John Brown was a man violent, lawless, and fanatical. Amid the troubles in Kansas he had distinguished himself, both by word and by deed, for boldness and cruelty. His ruling passion was to become the instrument of abolishing slavery, by the strong hand, throughout the slaveholding States. With him, this amounted almost. to insanity. Notwithstanding all this, he was so secret in his purposes that he had scarcely any confidants. This appears in a striking manner from the testimony taken before the Senate Committee.1 Several abolitionists had contributed money to him in aid of the anti-slavery cause generally, but he had not communicated to them for what particular purpose this was to be employed. He had long meditated an irruption into Virginia, to excite and to aid a rising of the slaves against their masters, and for this he had prepared. He had purchased two hundred Sharp's carbines, two hundred revolver pistols, and about one thousand pikes, with which to arm the slaves.

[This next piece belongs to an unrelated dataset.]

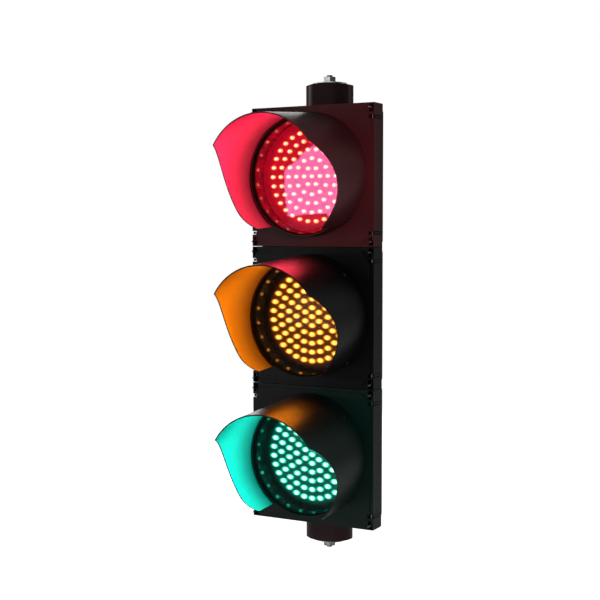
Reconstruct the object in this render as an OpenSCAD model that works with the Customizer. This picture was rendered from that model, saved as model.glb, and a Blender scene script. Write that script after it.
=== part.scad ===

These arms he had collected and deposited in the vicinity of Harper's Ferry. When the plot was ripe for execution, a little before midnight on Sunday evening, the 16th of October, 1859, he, with sixteen white and five negro confederates, rushed across the Potomac to Harper's Ferry, and there seized the armory, arsenal, and rifle factory belonging to the United States. When the inhabitants awoke in the morning they found, greatly to their terror and surprise, that these places, with the town itself, were all in possession of John Brown's force. It would be a waste of time to detail the history of this

1 Reports of Senate Committee, 1st Session 86th Congress, No. 278, vol. II.